• Recorded data
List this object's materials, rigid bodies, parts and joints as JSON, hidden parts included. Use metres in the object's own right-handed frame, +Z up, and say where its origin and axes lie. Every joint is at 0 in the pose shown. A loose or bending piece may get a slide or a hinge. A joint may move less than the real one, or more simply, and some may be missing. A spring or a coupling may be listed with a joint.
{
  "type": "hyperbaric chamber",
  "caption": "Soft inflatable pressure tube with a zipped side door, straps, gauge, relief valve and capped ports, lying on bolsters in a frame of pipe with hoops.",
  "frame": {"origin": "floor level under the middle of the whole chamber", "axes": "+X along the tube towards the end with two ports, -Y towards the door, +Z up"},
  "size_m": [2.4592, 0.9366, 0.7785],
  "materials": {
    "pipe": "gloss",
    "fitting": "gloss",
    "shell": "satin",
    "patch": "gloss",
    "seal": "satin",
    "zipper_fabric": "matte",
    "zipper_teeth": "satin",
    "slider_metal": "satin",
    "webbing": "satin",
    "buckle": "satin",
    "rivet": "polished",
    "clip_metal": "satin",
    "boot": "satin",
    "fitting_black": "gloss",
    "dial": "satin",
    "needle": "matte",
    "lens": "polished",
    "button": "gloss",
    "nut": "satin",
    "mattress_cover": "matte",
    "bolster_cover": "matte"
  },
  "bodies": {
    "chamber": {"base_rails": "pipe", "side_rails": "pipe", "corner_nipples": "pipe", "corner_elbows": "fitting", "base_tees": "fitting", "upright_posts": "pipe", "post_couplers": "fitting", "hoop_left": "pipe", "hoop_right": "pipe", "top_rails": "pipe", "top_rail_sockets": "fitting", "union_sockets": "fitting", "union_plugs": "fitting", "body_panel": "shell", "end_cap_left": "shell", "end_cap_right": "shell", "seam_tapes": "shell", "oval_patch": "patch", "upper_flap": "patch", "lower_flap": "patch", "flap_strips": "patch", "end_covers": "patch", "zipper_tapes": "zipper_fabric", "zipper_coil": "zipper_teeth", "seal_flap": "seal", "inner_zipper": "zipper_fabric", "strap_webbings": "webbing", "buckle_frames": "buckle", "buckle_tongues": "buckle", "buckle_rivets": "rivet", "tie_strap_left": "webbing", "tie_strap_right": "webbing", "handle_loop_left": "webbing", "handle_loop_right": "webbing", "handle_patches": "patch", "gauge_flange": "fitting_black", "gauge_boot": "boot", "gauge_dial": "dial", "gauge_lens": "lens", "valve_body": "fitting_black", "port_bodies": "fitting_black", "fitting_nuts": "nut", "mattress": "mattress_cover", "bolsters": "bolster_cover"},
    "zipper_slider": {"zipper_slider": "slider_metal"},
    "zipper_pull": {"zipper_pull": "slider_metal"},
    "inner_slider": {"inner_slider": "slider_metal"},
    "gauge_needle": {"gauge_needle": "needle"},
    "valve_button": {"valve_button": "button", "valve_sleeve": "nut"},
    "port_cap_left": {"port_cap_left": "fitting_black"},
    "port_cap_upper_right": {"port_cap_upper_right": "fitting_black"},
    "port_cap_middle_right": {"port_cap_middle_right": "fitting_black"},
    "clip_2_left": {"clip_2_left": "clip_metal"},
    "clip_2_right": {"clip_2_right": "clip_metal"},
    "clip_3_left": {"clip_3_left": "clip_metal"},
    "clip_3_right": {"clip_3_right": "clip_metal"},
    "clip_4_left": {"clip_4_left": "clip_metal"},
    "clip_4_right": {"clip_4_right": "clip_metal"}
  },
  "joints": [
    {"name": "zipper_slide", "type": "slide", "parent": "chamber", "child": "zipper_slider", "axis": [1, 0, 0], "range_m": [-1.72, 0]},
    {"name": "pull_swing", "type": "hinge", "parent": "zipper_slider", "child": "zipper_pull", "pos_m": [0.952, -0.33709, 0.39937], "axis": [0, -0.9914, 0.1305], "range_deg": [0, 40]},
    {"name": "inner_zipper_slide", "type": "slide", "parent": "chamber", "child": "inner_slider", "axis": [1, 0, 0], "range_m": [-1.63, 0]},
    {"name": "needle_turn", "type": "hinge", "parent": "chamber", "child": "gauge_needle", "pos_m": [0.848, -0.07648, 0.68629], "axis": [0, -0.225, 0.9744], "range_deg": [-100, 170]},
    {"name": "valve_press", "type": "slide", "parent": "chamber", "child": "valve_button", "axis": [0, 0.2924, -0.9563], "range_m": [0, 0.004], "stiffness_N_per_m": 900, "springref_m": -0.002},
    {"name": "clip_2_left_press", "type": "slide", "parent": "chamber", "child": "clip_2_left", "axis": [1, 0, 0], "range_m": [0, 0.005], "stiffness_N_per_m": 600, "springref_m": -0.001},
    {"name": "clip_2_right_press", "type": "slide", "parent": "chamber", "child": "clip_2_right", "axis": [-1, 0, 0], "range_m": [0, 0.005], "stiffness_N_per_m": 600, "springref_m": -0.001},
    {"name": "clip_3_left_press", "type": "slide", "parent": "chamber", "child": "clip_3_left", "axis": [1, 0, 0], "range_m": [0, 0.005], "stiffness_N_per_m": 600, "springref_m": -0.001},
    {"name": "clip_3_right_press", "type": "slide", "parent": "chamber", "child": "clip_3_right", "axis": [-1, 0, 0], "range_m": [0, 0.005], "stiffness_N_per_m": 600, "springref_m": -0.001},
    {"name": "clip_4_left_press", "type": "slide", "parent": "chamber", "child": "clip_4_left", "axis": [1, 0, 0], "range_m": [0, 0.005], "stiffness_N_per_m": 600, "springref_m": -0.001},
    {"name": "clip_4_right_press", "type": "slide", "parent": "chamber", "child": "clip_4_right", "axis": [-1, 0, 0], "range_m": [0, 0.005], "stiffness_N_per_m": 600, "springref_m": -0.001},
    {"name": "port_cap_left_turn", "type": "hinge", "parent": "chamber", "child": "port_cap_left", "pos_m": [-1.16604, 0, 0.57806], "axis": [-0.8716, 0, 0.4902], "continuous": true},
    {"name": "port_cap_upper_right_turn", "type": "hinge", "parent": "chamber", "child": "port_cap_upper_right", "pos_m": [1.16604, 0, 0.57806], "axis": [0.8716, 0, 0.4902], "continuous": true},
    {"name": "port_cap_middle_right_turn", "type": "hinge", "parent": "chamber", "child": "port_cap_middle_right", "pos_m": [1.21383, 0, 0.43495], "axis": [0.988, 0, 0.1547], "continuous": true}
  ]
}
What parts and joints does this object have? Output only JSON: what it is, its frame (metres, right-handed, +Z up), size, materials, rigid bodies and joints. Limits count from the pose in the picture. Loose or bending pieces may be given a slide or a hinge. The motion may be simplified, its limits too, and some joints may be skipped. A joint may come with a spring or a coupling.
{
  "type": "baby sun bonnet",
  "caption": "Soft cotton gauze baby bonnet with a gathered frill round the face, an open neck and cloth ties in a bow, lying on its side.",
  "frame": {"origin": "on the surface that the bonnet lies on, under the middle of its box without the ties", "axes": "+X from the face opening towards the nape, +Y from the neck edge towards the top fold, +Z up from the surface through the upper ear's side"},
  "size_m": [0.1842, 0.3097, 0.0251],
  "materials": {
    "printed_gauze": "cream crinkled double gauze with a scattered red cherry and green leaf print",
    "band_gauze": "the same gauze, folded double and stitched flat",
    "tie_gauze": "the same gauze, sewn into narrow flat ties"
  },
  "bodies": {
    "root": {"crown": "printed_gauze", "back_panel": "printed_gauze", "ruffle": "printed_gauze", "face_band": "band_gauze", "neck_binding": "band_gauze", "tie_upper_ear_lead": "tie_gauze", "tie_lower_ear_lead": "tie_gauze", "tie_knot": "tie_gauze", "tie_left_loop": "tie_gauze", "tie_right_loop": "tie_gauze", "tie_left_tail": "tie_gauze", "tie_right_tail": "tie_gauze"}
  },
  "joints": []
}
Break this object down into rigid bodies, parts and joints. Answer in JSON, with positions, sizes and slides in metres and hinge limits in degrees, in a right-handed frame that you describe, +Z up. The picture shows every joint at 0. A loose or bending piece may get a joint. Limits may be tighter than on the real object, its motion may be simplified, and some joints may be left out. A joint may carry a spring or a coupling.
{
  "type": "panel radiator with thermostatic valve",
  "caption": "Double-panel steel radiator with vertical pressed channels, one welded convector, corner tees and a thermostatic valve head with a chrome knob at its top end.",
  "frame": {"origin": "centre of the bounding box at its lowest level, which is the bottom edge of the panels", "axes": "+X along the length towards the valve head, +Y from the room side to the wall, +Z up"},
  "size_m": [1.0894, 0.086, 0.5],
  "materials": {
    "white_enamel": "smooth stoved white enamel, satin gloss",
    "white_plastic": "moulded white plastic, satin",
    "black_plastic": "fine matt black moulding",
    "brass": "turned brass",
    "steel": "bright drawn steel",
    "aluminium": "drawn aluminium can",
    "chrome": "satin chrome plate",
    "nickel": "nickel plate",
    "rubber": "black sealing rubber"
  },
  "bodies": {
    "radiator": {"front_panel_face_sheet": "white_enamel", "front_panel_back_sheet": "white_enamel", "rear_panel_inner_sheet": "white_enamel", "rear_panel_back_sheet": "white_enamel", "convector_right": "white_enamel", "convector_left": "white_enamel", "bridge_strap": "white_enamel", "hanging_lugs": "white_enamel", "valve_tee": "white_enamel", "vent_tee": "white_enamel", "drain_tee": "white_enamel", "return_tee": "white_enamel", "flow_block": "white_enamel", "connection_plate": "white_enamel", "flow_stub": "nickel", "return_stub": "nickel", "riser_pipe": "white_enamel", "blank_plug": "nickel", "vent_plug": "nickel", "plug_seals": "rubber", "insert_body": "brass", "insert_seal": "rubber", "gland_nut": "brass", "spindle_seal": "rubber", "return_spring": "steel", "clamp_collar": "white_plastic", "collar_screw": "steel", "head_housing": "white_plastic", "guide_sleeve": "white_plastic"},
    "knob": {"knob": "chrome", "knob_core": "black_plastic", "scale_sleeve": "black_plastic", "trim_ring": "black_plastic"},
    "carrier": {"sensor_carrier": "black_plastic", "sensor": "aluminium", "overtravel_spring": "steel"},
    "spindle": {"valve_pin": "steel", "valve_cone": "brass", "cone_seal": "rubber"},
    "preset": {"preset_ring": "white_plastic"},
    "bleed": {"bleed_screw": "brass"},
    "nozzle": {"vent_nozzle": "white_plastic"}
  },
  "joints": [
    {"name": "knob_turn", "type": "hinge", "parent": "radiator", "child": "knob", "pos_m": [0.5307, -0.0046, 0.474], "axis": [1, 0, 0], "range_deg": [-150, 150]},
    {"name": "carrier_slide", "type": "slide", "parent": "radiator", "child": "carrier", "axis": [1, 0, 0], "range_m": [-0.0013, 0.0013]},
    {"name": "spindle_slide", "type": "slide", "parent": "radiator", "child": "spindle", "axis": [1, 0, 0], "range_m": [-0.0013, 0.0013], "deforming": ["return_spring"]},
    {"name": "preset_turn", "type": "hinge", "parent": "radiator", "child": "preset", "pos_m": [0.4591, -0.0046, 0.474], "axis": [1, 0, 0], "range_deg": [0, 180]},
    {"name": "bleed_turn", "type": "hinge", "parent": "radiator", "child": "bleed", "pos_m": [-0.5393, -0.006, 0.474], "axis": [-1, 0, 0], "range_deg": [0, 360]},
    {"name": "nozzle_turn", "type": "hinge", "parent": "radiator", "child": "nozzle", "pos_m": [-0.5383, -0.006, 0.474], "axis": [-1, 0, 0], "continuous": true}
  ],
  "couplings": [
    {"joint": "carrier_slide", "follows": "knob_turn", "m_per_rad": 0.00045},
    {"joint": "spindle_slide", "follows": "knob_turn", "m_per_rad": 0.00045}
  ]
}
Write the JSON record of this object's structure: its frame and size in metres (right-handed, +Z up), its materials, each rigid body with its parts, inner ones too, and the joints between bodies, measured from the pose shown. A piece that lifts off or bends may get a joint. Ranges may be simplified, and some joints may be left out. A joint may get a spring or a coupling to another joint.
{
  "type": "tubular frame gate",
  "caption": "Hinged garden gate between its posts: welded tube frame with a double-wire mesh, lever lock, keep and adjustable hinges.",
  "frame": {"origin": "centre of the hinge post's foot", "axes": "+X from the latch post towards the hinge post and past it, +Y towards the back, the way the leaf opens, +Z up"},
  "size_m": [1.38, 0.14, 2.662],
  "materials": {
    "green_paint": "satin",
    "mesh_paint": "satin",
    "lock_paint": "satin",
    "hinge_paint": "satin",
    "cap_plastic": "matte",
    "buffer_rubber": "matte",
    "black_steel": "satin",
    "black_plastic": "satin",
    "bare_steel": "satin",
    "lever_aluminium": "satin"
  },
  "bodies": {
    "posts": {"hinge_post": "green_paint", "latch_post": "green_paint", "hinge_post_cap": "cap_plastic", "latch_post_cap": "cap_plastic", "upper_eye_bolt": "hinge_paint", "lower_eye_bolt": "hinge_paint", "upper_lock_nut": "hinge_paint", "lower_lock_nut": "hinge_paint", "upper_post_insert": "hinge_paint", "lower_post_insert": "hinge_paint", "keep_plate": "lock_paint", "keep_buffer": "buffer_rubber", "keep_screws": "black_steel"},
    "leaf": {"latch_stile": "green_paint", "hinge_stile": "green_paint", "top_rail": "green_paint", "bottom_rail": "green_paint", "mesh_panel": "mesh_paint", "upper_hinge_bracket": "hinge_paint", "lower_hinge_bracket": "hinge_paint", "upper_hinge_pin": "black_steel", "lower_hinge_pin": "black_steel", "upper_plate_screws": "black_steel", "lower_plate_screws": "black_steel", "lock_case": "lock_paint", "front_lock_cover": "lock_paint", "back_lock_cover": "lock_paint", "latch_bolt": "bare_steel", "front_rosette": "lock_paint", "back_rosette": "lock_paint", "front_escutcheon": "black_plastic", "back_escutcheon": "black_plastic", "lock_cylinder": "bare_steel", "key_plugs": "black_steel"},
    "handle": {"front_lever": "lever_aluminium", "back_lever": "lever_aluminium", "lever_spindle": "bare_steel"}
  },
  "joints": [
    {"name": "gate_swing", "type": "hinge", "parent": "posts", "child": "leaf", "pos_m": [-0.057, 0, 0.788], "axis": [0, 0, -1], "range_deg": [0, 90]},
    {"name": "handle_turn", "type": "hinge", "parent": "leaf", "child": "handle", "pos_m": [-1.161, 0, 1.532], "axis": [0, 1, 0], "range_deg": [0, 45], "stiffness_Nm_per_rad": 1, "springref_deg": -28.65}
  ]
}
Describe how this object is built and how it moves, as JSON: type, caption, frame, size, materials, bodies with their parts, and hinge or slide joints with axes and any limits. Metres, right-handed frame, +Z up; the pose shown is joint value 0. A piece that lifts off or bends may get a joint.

• Do this
Report only the number of lines that hold the word "into".

• Result of this exercise
2